Task brief
Copy every line, exactly and only, from the line containing "Reconstruct the object" to the line containing "slide_gap = 0.4", both lines included.

Supplied entries
--*--

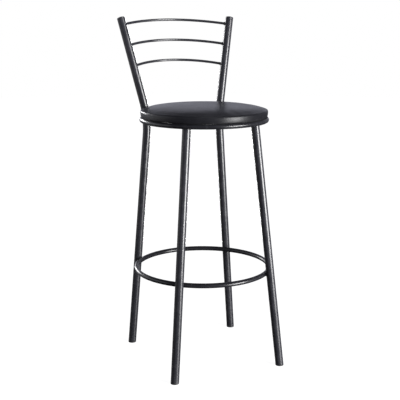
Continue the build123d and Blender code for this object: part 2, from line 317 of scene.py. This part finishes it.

--*--

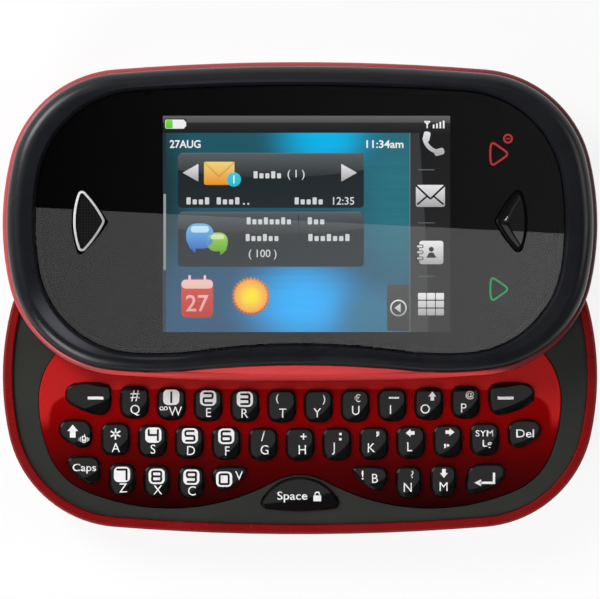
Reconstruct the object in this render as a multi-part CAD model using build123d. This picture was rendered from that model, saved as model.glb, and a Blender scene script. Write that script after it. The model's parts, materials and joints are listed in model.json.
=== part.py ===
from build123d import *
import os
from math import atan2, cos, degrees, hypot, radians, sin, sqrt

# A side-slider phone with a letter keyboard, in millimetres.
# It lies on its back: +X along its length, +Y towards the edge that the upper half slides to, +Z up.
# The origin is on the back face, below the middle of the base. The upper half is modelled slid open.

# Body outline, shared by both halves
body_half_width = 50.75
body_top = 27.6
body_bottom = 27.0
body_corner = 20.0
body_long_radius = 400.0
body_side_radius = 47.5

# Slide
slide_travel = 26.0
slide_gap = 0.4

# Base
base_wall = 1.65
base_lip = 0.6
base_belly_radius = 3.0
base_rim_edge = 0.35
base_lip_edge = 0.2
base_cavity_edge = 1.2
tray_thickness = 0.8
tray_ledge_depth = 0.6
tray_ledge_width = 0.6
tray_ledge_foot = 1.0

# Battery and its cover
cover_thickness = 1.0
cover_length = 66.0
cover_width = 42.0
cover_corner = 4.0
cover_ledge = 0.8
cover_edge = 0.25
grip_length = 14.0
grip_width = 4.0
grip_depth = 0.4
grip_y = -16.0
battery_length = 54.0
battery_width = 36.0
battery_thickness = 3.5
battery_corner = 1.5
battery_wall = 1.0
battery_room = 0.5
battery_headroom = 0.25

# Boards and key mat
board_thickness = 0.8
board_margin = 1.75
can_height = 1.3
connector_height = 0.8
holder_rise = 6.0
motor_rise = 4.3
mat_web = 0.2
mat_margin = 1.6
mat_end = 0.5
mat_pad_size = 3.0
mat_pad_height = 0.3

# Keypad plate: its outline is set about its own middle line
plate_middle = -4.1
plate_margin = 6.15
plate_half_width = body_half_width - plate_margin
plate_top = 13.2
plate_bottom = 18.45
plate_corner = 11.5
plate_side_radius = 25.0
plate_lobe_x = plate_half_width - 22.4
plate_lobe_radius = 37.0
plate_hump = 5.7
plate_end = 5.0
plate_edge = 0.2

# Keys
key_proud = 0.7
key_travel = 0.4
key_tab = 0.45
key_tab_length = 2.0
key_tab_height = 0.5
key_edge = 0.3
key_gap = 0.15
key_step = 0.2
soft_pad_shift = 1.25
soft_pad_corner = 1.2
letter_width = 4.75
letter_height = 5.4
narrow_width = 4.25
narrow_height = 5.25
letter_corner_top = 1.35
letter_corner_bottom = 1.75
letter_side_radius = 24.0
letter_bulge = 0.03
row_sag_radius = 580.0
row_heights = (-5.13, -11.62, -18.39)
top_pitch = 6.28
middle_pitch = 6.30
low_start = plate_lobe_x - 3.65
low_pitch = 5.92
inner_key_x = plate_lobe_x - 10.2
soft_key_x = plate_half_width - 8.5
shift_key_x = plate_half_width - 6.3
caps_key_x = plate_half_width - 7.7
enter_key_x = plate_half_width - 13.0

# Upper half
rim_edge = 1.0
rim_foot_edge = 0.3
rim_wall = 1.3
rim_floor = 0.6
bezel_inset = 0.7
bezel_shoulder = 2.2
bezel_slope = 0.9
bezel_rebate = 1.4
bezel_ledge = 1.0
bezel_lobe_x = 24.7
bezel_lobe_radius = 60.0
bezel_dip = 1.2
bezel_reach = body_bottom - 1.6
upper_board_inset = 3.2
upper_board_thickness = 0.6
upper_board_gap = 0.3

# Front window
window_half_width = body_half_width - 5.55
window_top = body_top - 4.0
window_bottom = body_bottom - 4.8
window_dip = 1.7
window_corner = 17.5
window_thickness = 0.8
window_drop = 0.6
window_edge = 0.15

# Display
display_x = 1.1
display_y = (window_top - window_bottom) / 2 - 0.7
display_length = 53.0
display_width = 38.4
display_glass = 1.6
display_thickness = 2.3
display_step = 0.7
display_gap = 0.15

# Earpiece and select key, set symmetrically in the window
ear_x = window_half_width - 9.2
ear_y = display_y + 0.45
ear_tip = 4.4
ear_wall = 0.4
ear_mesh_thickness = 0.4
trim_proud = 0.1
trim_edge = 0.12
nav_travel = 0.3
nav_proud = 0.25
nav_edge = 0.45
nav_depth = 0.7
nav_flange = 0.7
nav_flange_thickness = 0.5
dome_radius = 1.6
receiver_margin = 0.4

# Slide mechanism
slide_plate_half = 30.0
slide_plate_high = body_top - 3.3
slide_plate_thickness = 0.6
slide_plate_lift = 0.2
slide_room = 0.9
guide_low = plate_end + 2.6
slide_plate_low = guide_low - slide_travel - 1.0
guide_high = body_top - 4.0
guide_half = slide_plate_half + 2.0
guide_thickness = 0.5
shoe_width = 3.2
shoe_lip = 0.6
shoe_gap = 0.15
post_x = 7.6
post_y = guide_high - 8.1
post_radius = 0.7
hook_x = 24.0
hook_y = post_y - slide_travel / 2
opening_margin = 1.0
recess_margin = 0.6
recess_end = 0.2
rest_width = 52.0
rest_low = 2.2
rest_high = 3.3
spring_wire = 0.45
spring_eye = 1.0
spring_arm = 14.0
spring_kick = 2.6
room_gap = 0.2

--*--

Answer to the problem
Reconstruct the object in this render as a multi-part CAD model using build123d. This picture was rendered from that model, saved as model.glb, and a Blender scene script. Write that script after it. The model's parts, materials and joints are listed in model.json.
=== part.py ===
from build123d import *
import os
from math import atan2, cos, degrees, hypot, radians, sin, sqrt

# A side-slider phone with a letter keyboard, in millimetres.
# It lies on its back: +X along its length, +Y towards the edge that the upper half slides to, +Z up.
# The origin is on the back face, below the middle of the base. The upper half is modelled slid open.

# Body outline, shared by both halves
body_half_width = 50.75
body_top = 27.6
body_bottom = 27.0
body_corner = 20.0
body_long_radius = 400.0
body_side_radius = 47.5

# Slide
slide_travel = 26.0
slide_gap = 0.4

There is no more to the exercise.